Daylight News

Process meetings: the magic is in the pizza

One of my friends was recently having issues with a coworker; the process wasn’t going smoothly and her attempts to discuss the issue were repeatedly shut down. Trying to improve process within a company, whether a small team or a large one, can be a minefield of hurt feelings, politics and resistance.

I imagine that everyone wishes a few things were different with the way they work with others. Perhaps someone needs a meeting before a handoff because they feel left in the dark. Perhaps the developer wishes she were in more meetings in the beginning with the design team to understand how the data modeling will work. Maybe the designer wishes client meetings were limited to the morning so he can actually get work done in the afternoons.
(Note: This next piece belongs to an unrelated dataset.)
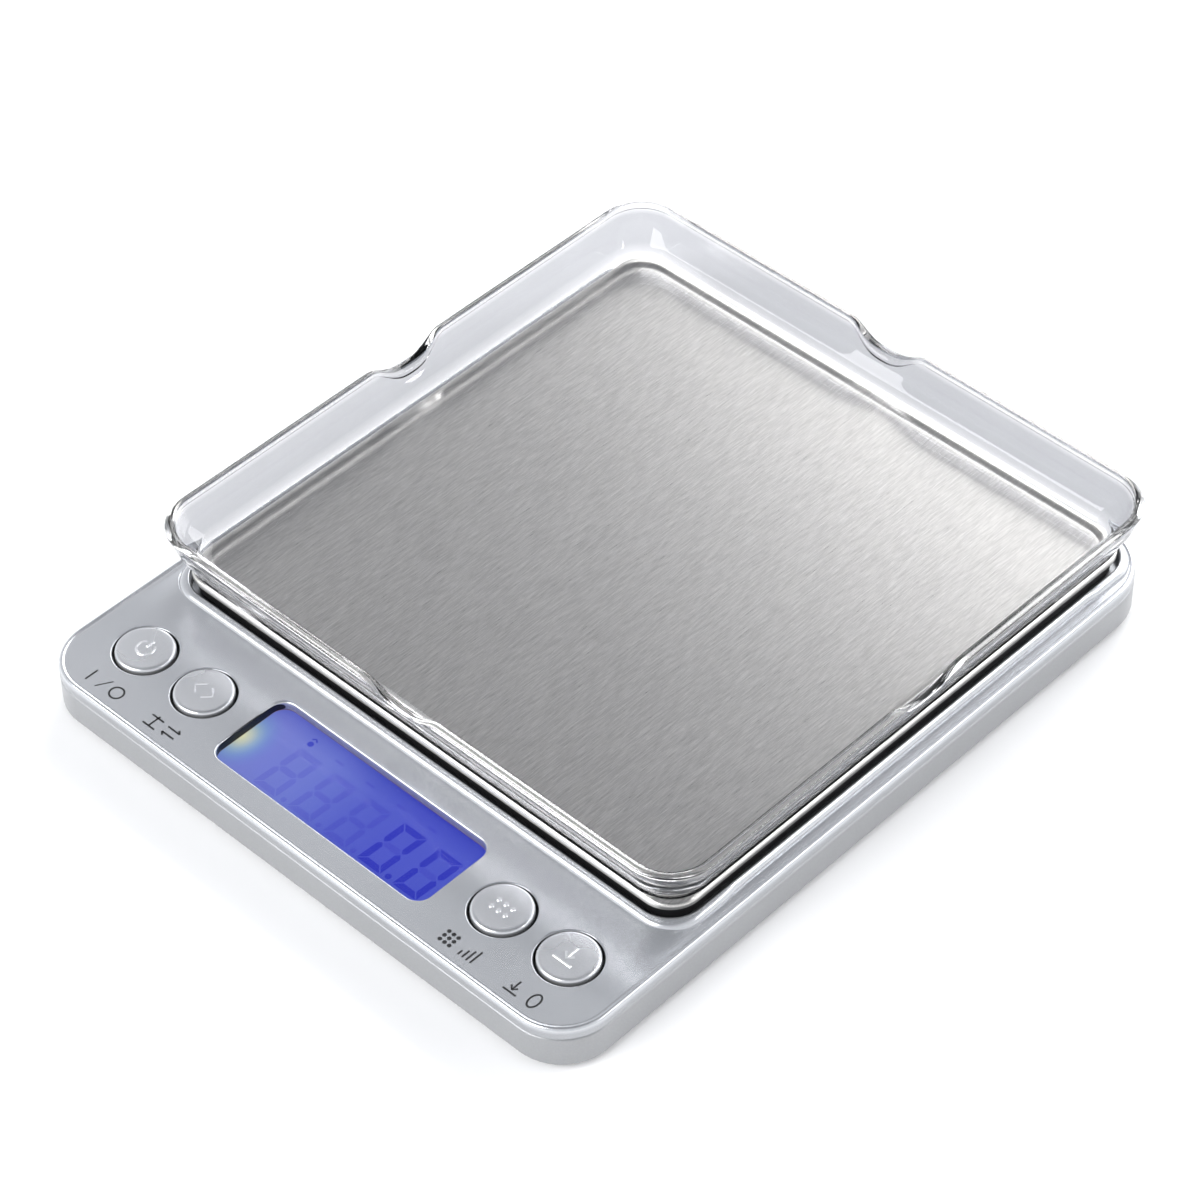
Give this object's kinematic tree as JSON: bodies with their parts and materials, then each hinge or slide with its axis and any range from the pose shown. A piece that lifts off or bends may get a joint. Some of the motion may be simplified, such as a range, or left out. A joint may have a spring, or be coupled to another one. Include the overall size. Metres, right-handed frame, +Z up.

But all too often these minor adjustments remain unsaid, even when they would greatly improve efficiency and employee satisfaction. I am always looking for ways to gain efficiency in my work (one of the tenants of development is being lazy, which boils down to being efficient). Not long after I began working at Daylight, we decided to implement twice monthly process meetings.

The idea behind a process meeting is pretty simple: give everyone a safe and open space to discuss issues with workflow. It’s not about pointing fingers, it’s about making the way we work better for everyone. It’s also about taking the time to reflect on why we do things the way we do; it’s easy to just plug away doing the same thing over and over again without question, even when those processes no longer serve the team.

Through these meetings, we have evolved the way we work. We have refined design deliverables, the way designers work with developers, how project management get estimates, how QA assigns tasks. Over time we have slowly evolved pretty much every working process, as a team of 5 functions differently than a team of 11. And we have slowly done this in the open, with everyone’s buy-in.

If you’re considering implementing a process meeting, it helps to ply everyone with pizza. At Daylight, they are sometimes referred to as “pizza meetings.” The point being to make folks feel comfortable to speak up and be open to change.